Job:
In the following material, identify every line holding the string "axes" and return it.
━━━ Task data ━━━
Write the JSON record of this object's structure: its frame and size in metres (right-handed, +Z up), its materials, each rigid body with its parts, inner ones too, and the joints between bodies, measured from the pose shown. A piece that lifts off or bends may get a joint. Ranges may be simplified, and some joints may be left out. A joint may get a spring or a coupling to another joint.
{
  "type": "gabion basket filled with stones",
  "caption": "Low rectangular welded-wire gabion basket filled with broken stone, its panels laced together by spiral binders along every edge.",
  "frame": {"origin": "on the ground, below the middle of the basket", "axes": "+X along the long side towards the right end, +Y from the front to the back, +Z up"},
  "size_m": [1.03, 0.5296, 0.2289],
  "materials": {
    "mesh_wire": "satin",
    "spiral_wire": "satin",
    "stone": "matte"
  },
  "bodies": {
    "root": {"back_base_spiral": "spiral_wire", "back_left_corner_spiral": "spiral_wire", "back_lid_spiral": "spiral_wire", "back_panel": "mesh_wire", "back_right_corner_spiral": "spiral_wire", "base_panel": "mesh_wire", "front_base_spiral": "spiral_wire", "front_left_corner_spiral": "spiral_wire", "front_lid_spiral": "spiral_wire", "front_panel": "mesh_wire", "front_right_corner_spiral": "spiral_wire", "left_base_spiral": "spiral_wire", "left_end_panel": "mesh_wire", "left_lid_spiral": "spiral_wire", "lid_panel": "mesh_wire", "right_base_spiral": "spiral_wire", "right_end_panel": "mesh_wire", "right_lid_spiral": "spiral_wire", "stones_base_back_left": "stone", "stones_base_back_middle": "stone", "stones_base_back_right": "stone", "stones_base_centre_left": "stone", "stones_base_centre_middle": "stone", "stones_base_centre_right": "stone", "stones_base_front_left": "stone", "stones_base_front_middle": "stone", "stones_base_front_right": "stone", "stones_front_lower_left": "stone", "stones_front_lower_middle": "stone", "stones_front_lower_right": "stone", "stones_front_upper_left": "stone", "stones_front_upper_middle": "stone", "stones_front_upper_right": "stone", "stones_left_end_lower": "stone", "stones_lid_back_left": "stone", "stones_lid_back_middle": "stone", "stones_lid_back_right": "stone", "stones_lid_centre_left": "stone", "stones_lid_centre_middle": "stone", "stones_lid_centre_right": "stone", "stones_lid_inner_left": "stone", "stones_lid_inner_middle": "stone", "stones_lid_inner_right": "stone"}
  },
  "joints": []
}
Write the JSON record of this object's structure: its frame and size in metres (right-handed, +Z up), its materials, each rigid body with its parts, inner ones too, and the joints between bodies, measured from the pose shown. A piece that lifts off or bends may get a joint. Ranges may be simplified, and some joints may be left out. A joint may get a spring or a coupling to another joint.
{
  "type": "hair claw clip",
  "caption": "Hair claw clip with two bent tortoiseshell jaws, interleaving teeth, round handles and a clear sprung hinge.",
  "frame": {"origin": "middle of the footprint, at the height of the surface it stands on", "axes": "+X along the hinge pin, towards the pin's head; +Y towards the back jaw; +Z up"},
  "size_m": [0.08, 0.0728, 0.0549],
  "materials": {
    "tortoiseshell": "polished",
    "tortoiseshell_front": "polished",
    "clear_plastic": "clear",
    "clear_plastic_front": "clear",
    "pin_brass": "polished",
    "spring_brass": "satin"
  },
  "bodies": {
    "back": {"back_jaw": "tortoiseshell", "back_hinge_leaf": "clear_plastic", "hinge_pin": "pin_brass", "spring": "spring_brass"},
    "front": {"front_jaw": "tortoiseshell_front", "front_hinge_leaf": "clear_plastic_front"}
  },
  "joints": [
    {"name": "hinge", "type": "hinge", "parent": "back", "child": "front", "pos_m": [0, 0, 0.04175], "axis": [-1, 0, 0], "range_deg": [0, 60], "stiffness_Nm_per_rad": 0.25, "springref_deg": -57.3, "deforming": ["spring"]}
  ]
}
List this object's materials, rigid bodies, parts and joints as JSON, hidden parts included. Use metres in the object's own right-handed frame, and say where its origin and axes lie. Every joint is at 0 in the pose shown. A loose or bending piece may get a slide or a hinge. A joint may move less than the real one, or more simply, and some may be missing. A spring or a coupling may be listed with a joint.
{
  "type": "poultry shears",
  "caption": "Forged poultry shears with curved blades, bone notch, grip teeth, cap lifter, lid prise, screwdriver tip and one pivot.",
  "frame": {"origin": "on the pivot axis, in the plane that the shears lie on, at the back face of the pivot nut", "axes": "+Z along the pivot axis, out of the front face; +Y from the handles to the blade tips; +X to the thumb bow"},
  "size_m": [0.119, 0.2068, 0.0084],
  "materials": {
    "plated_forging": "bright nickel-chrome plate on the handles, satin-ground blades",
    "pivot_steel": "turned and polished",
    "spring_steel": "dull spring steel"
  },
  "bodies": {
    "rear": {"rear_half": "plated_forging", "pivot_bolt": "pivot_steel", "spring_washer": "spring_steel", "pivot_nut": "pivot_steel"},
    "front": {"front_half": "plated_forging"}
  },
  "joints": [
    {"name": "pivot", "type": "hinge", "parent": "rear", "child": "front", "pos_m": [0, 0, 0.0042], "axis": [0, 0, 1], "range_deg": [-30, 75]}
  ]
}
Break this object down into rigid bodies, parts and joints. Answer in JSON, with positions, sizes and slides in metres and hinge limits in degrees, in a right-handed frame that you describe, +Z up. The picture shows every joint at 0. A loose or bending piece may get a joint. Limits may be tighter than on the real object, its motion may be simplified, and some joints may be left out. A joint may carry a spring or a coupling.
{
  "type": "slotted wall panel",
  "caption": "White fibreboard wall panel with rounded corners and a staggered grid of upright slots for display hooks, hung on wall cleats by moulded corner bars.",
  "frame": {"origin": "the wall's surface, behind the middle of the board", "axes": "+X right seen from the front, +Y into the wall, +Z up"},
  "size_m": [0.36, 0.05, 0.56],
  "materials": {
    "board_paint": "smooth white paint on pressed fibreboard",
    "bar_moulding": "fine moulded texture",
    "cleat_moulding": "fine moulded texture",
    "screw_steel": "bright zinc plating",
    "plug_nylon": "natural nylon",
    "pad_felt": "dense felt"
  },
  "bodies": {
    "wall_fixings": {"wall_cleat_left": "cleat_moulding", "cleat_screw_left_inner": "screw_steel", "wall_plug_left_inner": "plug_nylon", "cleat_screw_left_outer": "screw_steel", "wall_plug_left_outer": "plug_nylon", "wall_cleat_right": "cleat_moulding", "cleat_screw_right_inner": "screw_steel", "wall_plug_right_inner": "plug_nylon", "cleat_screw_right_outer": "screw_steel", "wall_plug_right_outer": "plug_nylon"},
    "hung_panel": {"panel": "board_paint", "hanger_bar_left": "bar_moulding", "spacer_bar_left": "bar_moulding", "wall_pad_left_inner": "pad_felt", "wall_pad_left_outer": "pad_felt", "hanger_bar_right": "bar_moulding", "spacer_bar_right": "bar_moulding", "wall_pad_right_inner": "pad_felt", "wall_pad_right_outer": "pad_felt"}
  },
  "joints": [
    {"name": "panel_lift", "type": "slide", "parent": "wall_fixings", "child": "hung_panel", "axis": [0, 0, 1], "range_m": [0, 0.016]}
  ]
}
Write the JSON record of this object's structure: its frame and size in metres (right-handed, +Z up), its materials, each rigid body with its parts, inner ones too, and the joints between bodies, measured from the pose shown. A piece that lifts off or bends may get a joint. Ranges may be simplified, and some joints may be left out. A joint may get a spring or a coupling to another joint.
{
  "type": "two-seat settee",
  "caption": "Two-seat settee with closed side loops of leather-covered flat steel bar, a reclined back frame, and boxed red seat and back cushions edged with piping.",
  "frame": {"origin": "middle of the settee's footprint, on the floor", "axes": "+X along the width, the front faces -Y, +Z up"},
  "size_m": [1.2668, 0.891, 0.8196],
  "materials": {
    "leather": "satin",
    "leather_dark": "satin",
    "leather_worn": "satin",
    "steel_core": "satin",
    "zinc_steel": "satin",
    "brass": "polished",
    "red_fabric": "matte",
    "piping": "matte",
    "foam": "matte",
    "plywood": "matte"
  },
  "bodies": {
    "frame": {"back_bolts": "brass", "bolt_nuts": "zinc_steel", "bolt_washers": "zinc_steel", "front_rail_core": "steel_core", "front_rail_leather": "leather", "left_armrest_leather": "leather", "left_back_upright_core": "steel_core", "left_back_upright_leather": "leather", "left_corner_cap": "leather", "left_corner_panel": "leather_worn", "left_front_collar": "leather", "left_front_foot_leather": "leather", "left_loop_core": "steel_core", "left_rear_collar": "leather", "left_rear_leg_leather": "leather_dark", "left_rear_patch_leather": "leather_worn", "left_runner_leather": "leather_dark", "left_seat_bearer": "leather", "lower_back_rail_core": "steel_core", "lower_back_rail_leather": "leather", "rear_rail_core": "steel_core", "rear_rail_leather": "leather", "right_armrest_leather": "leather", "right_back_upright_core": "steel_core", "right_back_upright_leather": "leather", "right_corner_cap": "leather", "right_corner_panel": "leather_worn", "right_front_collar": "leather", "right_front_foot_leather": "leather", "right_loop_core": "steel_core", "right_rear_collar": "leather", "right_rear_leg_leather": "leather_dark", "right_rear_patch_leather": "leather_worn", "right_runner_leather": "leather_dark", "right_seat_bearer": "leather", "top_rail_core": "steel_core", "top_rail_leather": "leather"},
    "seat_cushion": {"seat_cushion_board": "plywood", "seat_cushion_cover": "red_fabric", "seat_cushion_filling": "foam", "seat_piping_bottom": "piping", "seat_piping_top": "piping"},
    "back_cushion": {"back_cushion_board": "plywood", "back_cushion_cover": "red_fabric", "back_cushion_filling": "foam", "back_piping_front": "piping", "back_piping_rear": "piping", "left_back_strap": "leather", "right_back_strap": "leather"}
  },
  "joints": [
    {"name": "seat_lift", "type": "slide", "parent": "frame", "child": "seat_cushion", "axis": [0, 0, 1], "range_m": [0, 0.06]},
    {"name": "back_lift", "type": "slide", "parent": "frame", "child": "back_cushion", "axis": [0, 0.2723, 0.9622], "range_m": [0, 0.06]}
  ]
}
━━━
Solution below:
  "frame": {"origin": "on the ground, below the middle of the basket", "axes": "+X along the long side towards the right end, +Y from the front to the back, +Z up"},
  "frame": {"origin": "middle of the footprint, at the height of the surface it stands on", "axes": "+X along the hinge pin, towards the pin's head; +Y towards the back jaw; +Z up"},
List this object's materials, rigid bodies, parts and joints as JSON, hidden parts included. Use metres in the object's own right-handed frame, and say where its origin and axes lie. Every joint is at 0 in the pose shown. A loose or bending piece may get a slide or a hinge. A joint may move less than the real one, or more simply, and some may be missing. A spring or a coupling may be listed with a joint.
  "frame": {"origin": "on the pivot axis, in the plane that the shears lie on, at the back face of the pivot nut", "axes": "+Z along the pivot axis, out of the front face; +Y from the handles to the blade tips; +X to the thumb bow"},
  "frame": {"origin": "the wall's surface, behind the middle of the board", "axes": "+X right seen from the front, +Y into the wall, +Z up"},
  "frame": {"origin": "middle of the settee's footprint, on the floor", "axes": "+X along the width, the front faces -Y, +Z up"},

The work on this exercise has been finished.